» Data excerpts
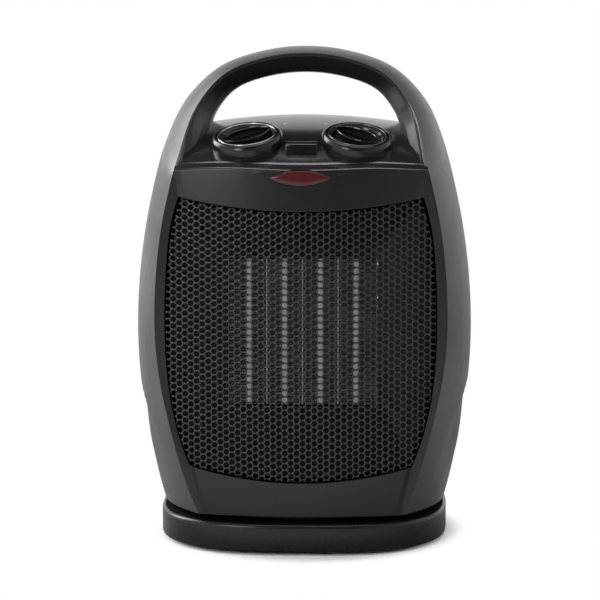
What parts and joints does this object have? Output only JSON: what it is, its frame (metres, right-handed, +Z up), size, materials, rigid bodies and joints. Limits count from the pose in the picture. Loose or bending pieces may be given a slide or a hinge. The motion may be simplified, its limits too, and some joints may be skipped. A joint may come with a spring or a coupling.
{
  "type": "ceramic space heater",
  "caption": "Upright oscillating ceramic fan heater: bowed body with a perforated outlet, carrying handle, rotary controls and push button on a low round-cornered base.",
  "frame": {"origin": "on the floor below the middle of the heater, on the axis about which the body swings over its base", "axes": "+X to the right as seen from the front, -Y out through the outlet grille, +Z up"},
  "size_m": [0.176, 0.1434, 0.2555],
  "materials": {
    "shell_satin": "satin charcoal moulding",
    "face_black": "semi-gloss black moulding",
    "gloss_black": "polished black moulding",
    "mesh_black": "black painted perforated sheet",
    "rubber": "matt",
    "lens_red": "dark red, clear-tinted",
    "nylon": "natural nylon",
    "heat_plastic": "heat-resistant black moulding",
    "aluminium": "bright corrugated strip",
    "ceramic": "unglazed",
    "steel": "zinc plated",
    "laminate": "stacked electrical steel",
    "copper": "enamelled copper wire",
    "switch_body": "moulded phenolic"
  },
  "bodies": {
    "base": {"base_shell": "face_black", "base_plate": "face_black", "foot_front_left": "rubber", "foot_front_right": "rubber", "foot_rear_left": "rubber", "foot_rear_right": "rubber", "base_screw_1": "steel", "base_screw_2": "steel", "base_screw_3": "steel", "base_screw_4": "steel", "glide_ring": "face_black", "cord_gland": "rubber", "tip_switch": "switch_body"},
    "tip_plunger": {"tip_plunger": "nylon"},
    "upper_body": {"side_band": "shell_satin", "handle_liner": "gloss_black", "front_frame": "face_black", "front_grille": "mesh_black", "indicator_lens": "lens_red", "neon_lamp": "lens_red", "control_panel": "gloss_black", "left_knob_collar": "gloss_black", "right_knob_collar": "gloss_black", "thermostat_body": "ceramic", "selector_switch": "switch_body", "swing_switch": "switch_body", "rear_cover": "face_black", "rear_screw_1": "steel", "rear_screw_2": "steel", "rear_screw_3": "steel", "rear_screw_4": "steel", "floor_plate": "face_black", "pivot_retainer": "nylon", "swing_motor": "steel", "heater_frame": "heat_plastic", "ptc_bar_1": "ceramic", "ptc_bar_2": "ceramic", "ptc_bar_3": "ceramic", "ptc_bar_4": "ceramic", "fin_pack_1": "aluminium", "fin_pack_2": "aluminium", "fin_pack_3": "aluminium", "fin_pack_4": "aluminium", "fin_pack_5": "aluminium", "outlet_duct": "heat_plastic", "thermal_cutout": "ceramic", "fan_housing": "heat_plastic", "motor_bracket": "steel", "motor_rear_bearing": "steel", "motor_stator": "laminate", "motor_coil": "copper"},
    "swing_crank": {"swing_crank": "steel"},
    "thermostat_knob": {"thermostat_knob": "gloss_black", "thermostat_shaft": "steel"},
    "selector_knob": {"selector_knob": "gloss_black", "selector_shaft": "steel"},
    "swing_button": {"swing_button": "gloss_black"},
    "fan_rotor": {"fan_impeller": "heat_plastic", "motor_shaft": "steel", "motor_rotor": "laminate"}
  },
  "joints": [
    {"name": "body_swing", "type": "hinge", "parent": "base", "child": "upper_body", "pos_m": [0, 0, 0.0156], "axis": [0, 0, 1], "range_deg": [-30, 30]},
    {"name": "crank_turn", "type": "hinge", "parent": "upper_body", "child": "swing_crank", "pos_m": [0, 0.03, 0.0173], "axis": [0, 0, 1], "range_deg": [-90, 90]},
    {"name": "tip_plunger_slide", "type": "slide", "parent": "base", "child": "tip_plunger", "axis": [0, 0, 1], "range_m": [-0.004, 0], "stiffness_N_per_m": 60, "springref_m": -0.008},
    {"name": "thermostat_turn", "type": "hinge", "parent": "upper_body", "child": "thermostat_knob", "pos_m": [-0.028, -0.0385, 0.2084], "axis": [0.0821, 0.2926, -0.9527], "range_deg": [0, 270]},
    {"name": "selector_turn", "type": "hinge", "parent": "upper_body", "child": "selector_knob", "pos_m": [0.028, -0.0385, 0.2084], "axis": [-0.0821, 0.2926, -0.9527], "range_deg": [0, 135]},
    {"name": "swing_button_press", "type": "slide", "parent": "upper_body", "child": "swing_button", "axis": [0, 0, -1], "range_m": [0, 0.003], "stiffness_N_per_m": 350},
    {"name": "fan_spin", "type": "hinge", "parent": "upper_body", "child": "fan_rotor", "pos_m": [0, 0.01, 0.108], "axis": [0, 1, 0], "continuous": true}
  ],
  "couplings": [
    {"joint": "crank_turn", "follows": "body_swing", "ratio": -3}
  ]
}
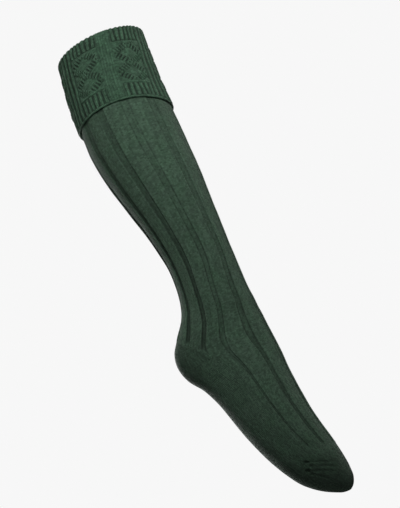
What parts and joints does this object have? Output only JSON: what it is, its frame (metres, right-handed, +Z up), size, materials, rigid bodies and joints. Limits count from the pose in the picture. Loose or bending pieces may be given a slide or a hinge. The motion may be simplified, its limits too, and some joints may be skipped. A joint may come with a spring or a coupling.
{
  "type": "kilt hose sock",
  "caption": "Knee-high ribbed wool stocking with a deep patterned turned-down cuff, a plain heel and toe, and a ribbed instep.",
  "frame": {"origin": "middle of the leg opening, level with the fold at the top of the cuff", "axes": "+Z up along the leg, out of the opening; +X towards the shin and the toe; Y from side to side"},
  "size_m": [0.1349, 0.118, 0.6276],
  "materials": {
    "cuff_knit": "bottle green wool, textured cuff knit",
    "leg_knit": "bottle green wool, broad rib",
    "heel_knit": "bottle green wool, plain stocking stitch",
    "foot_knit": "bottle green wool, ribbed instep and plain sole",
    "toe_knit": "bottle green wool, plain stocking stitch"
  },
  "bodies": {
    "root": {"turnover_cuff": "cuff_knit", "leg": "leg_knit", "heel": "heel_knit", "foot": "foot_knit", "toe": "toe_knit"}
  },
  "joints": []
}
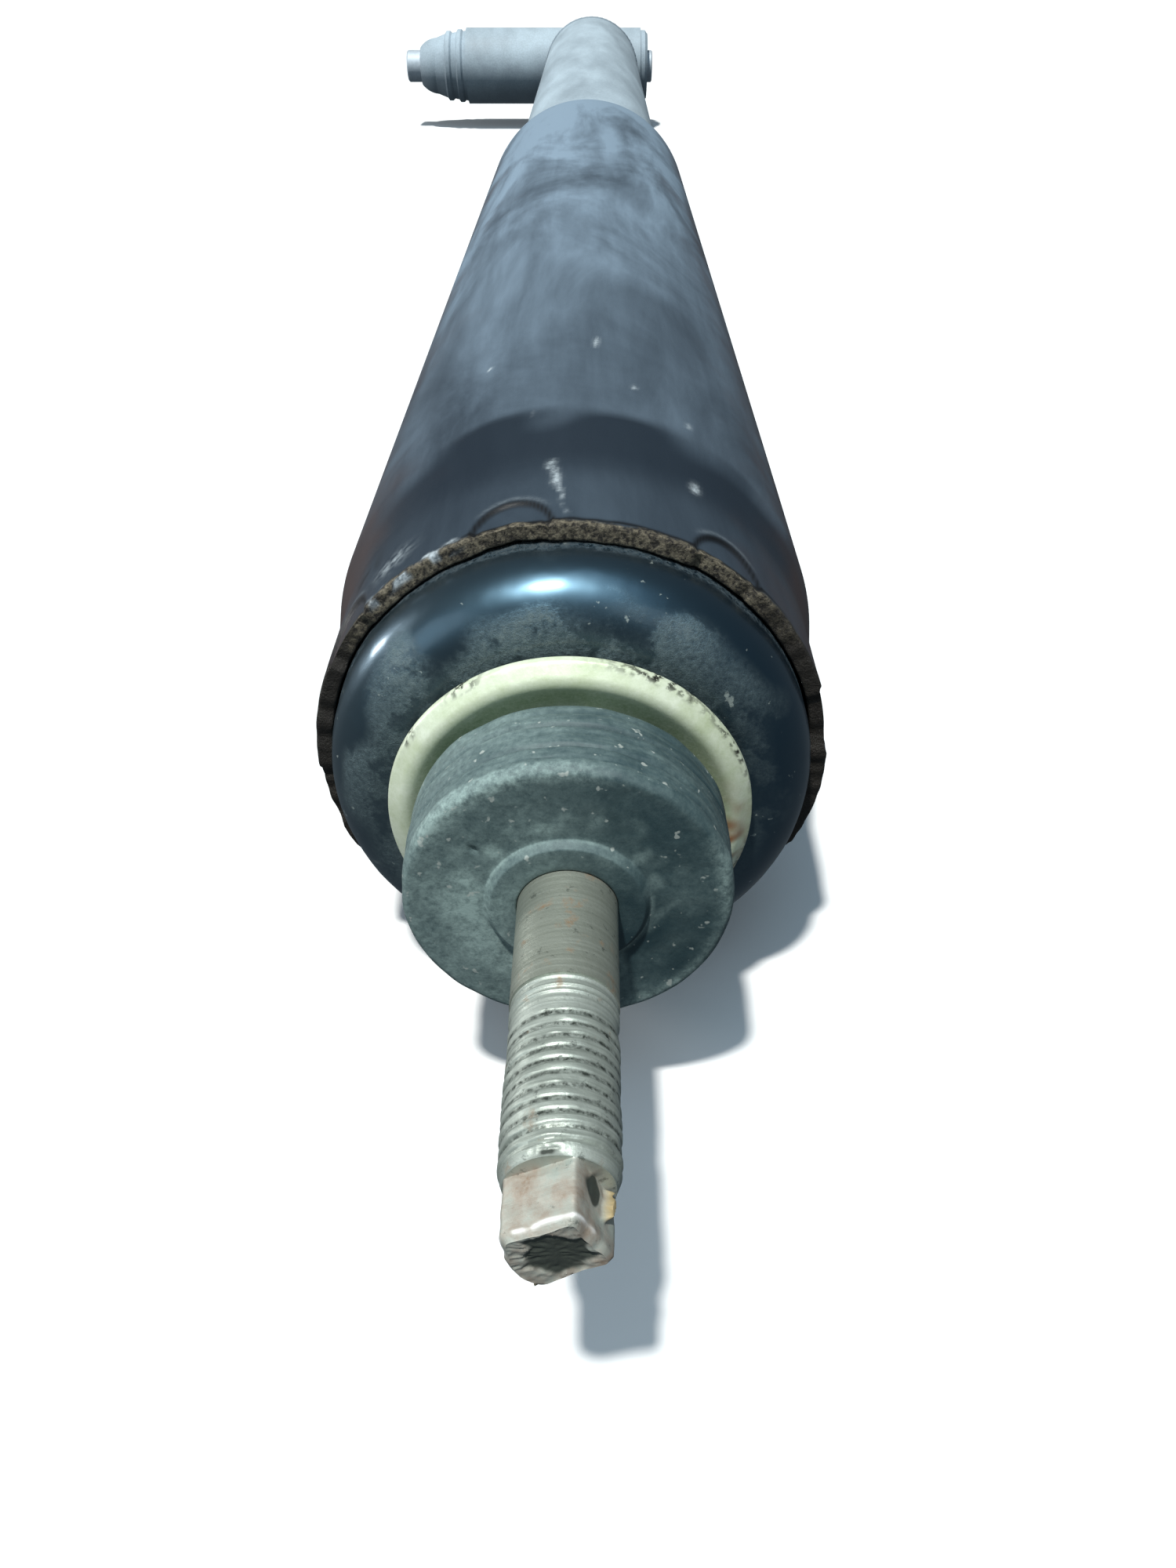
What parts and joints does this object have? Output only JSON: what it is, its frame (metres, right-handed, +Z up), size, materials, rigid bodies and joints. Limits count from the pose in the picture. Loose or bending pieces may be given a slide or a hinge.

» What the task asks
Every line of the data above should be copied exactly.

» Reply
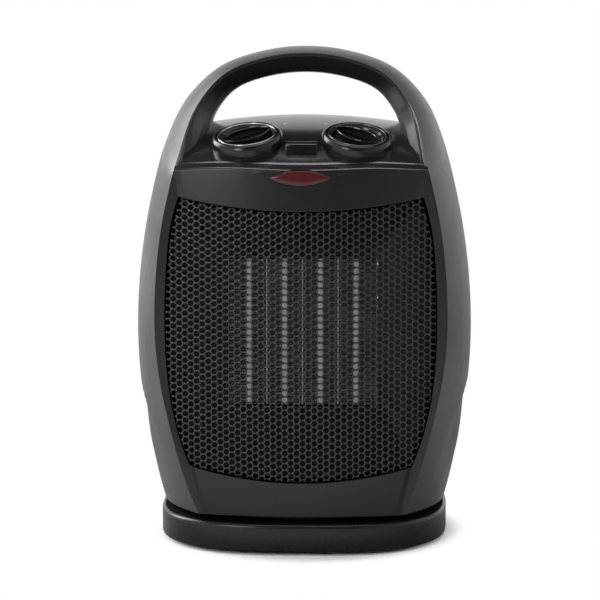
What parts and joints does this object have? Output only JSON: what it is, its frame (metres, right-handed, +Z up), size, materials, rigid bodies and joints. Limits count from the pose in the picture. Loose or bending pieces may be given a slide or a hinge. The motion may be simplified, its limits too, and some joints may be skipped. A joint may come with a spring or a coupling.
{
  "type": "ceramic space heater",
  "caption": "Upright oscillating ceramic fan heater: bowed body with a perforated outlet, carrying handle, rotary controls and push button on a low round-cornered base.",
  "frame": {"origin": "on the floor below the middle of the heater, on the axis about which the body swings over its base", "axes": "+X to the right as seen from the front, -Y out through the outlet grille, +Z up"},
  "size_m": [0.176, 0.1434, 0.2555],
  "materials": {
    "shell_satin": "satin charcoal moulding",
    "face_black": "semi-gloss black moulding",
    "gloss_black": "polished black moulding",
    "mesh_black": "black painted perforated sheet",
    "rubber": "matt",
    "lens_red": "dark red, clear-tinted",
    "nylon": "natural nylon",
    "heat_plastic": "heat-resistant black moulding",
    "aluminium": "bright corrugated strip",
    "ceramic": "unglazed",
    "steel": "zinc plated",
    "laminate": "stacked electrical steel",
    "copper": "enamelled copper wire",
    "switch_body": "moulded phenolic"
  },
  "bodies": {
    "base": {"base_shell": "face_black", "base_plate": "face_black", "foot_front_left": "rubber", "foot_front_right": "rubber", "foot_rear_left": "rubber", "foot_rear_right": "rubber", "base_screw_1": "steel", "base_screw_2": "steel", "base_screw_3": "steel", "base_screw_4": "steel", "glide_ring": "face_black", "cord_gland": "rubber", "tip_switch": "switch_body"},
    "tip_plunger": {"tip_plunger": "nylon"},
    "upper_body": {"side_band": "shell_satin", "handle_liner": "gloss_black", "front_frame": "face_black", "front_grille": "mesh_black", "indicator_lens": "lens_red", "neon_lamp": "lens_red", "control_panel": "gloss_black", "left_knob_collar": "gloss_black", "right_knob_collar": "gloss_black", "thermostat_body": "ceramic", "selector_switch": "switch_body", "swing_switch": "switch_body", "rear_cover": "face_black", "rear_screw_1": "steel", "rear_screw_2": "steel", "rear_screw_3": "steel", "rear_screw_4": "steel", "floor_plate": "face_black", "pivot_retainer": "nylon", "swing_motor": "steel", "heater_frame": "heat_plastic", "ptc_bar_1": "ceramic", "ptc_bar_2": "ceramic", "ptc_bar_3": "ceramic", "ptc_bar_4": "ceramic", "fin_pack_1": "aluminium", "fin_pack_2": "aluminium", "fin_pack_3": "aluminium", "fin_pack_4": "aluminium", "fin_pack_5": "aluminium", "outlet_duct": "heat_plastic", "thermal_cutout": "ceramic", "fan_housing": "heat_plastic", "motor_bracket": "steel", "motor_rear_bearing": "steel", "motor_stator": "laminate", "motor_coil": "copper"},
    "swing_crank": {"swing_crank": "steel"},
    "thermostat_knob": {"thermostat_knob": "gloss_black", "thermostat_shaft": "steel"},
    "selector_knob": {"selector_knob": "gloss_black", "selector_shaft": "steel"},
    "swing_button": {"swing_button": "gloss_black"},
    "fan_rotor": {"fan_impeller": "heat_plastic", "motor_shaft": "steel", "motor_rotor": "laminate"}
  },
  "joints": [
    {"name": "body_swing", "type": "hinge", "parent": "base", "child": "upper_body", "pos_m": [0, 0, 0.0156], "axis": [0, 0, 1], "range_deg": [-30, 30]},
    {"name": "crank_turn", "type": "hinge", "parent": "upper_body", "child": "swing_crank", "pos_m": [0, 0.03, 0.0173], "axis": [0, 0, 1], "range_deg": [-90, 90]},
    {"name": "tip_plunger_slide", "type": "slide", "parent": "base", "child": "tip_plunger", "axis": [0, 0, 1], "range_m": [-0.004, 0], "stiffness_N_per_m": 60, "springref_m": -0.008},
    {"name": "thermostat_turn", "type": "hinge", "parent": "upper_body", "child": "thermostat_knob", "pos_m": [-0.028, -0.0385, 0.2084], "axis": [0.0821, 0.2926, -0.9527], "range_deg": [0, 270]},
    {"name": "selector_turn", "type": "hinge", "parent": "upper_body", "child": "selector_knob", "pos_m": [0.028, -0.0385, 0.2084], "axis": [-0.0821, 0.2926, -0.9527], "range_deg": [0, 135]},
    {"name": "swing_button_press", "type": "slide", "parent": "upper_body", "child": "swing_button", "axis": [0, 0, -1], "range_m": [0, 0.003], "stiffness_N_per_m": 350},
    {"name": "fan_spin", "type": "hinge", "parent": "upper_body", "child": "fan_rotor", "pos_m": [0, 0.01, 0.108], "axis": [0, 1, 0], "continuous": true}
  ],
  "couplings": [
    {"joint": "crank_turn", "follows": "body_swing", "ratio": -3}
  ]
}
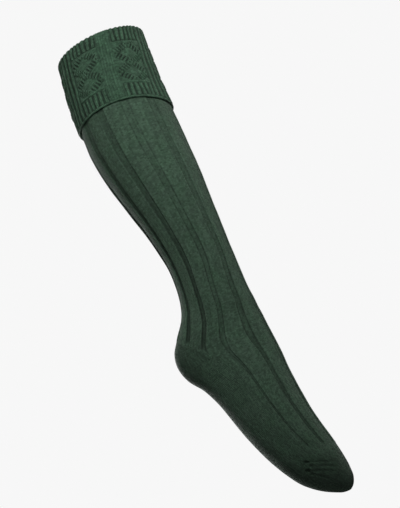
What parts and joints does this object have? Output only JSON: what it is, its frame (metres, right-handed, +Z up), size, materials, rigid bodies and joints. Limits count from the pose in the picture. Loose or bending pieces may be given a slide or a hinge. The motion may be simplified, its limits too, and some joints may be skipped. A joint may come with a spring or a coupling.
{
  "type": "kilt hose sock",
  "caption": "Knee-high ribbed wool stocking with a deep patterned turned-down cuff, a plain heel and toe, and a ribbed instep.",
  "frame": {"origin": "middle of the leg opening, level with the fold at the top of the cuff", "axes": "+Z up along the leg, out of the opening; +X towards the shin and the toe; Y from side to side"},
  "size_m": [0.1349, 0.118, 0.6276],
  "materials": {
    "cuff_knit": "bottle green wool, textured cuff knit",
    "leg_knit": "bottle green wool, broad rib",
    "heel_knit": "bottle green wool, plain stocking stitch",
    "foot_knit": "bottle green wool, ribbed instep and plain sole",
    "toe_knit": "bottle green wool, plain stocking stitch"
  },
  "bodies": {
    "root": {"turnover_cuff": "cuff_knit", "leg": "leg_knit", "heel": "heel_knit", "foot": "foot_knit", "toe": "toe_knit"}
  },
  "joints": []
}
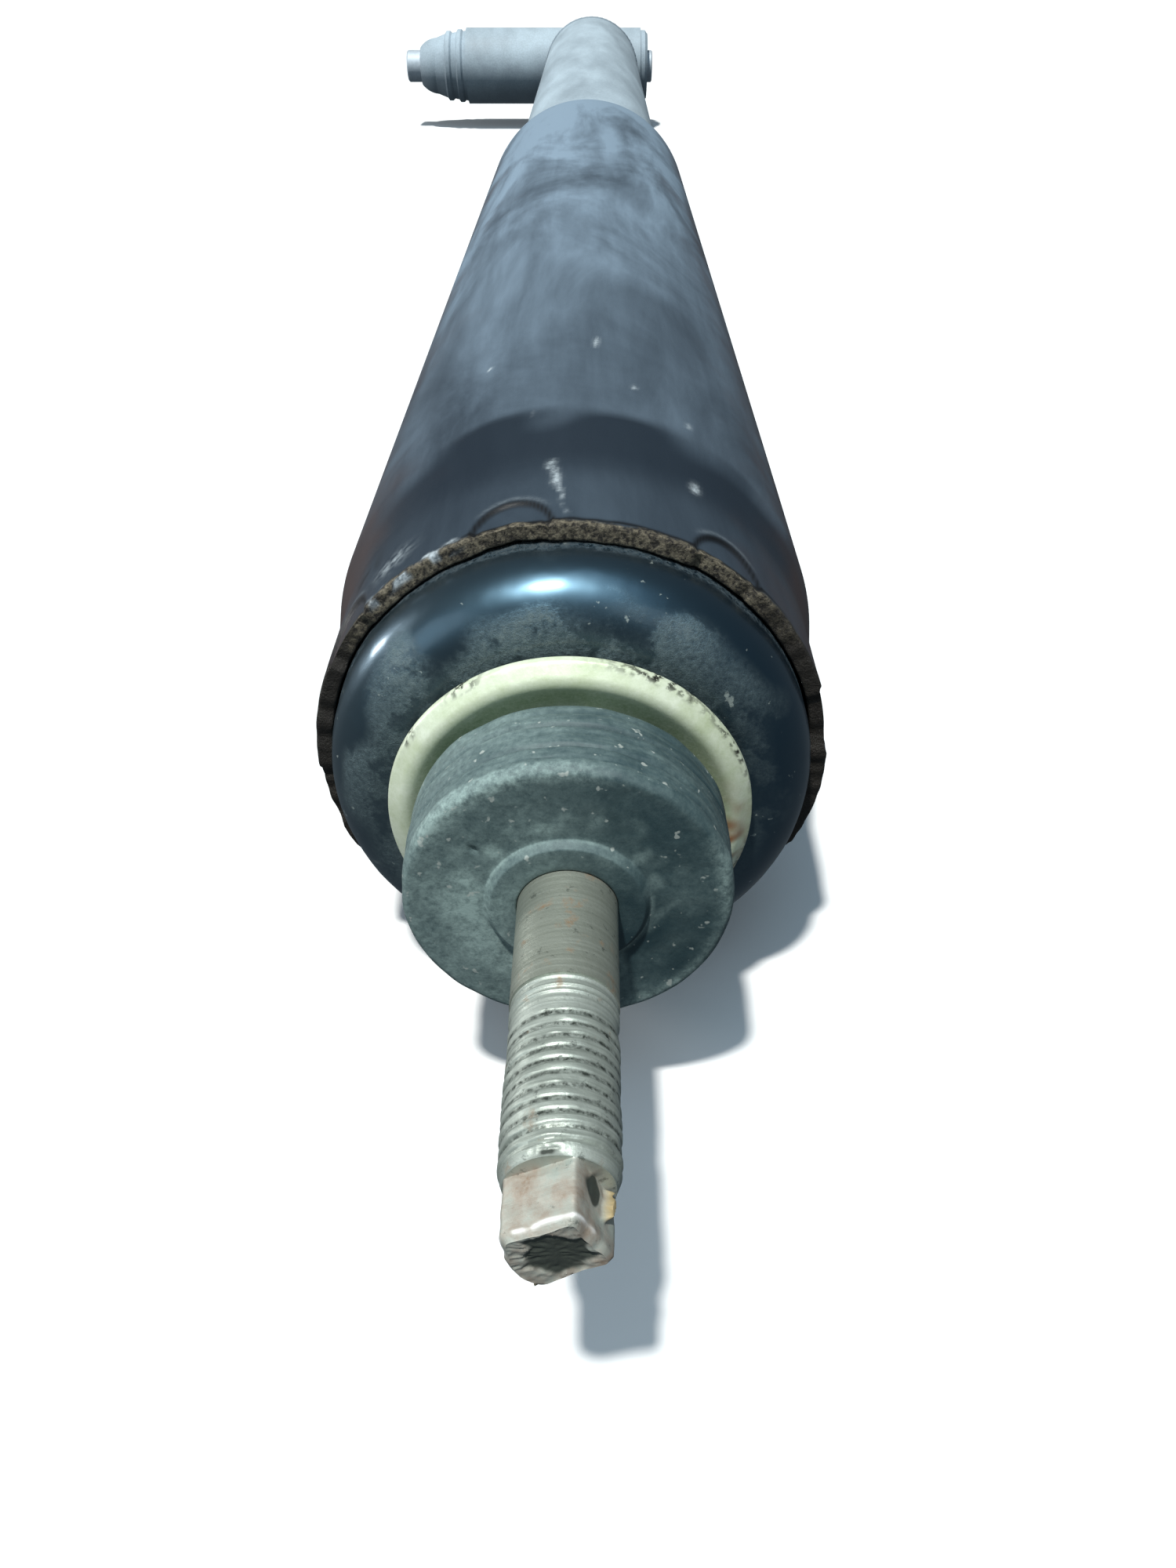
What parts and joints does this object have? Output only JSON: what it is, its frame (metres, right-handed, +Z up), size, materials, rigid bodies and joints. Limits count from the pose in the picture. Loose or bending pieces may be given a slide or a hinge.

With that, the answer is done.